Task brief -
Copy down all of the data underneath, exactly as shown.

Dataset extract -
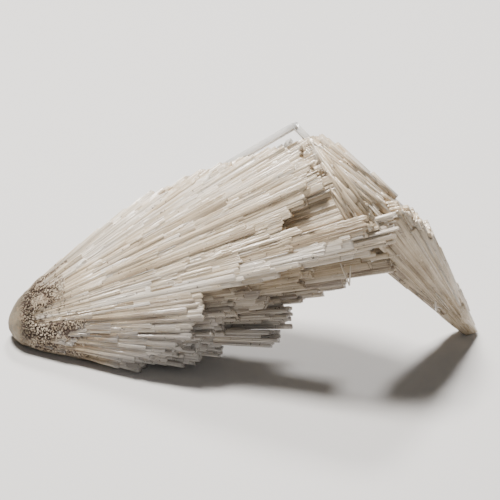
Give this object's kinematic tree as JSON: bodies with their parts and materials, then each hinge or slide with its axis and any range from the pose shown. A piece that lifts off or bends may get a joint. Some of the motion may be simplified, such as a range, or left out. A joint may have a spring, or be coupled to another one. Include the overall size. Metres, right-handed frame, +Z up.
{
  "type": "scolecite crystal cluster",
  "caption": "Arched cluster of pale square scolecite needles: a wide fan spray grown into a narrower tapering spray, resting on three points.",
  "frame": {"origin": "under the middle of the bounding box, on the surface that the cluster rests on", "axes": "+X along the arch from the root of the big spray to the tip of the small one, -Y to the front, +Z up"},
  "size_m": [0.1104, 0.0376, 0.0575],
  "materials": {
    "scolecite": "vitreous, translucent, streaked white to beige"
  },
  "bodies": {
    "root": {"crystal_cluster": "scolecite"}
  },
  "joints": []
}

Output of the task -
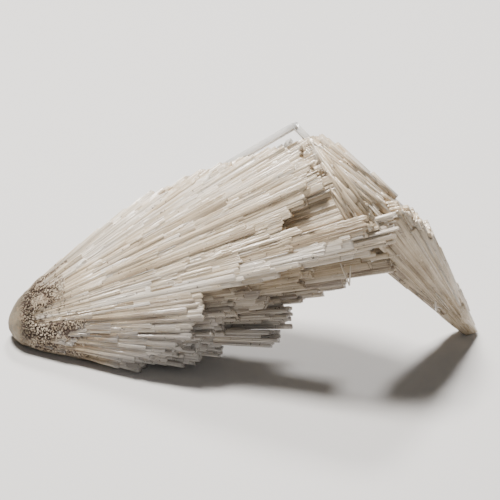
Give this object's kinematic tree as JSON: bodies with their parts and materials, then each hinge or slide with its axis and any range from the pose shown. A piece that lifts off or bends may get a joint. Some of the motion may be simplified, such as a range, or left out. A joint may have a spring, or be coupled to another one. Include the overall size. Metres, right-handed frame, +Z up.
{
  "type": "scolecite crystal cluster",
  "caption": "Arched cluster of pale square scolecite needles: a wide fan spray grown into a narrower tapering spray, resting on three points.",
  "frame": {"origin": "under the middle of the bounding box, on the surface that the cluster rests on", "axes": "+X along the arch from the root of the big spray to the tip of the small one, -Y to the front, +Z up"},
  "size_m": [0.1104, 0.0376, 0.0575],
  "materials": {
    "scolecite": "vitreous, translucent, streaked white to beige"
  },
  "bodies": {
    "root": {"crystal_cluster": "scolecite"}
  },
  "joints": []
}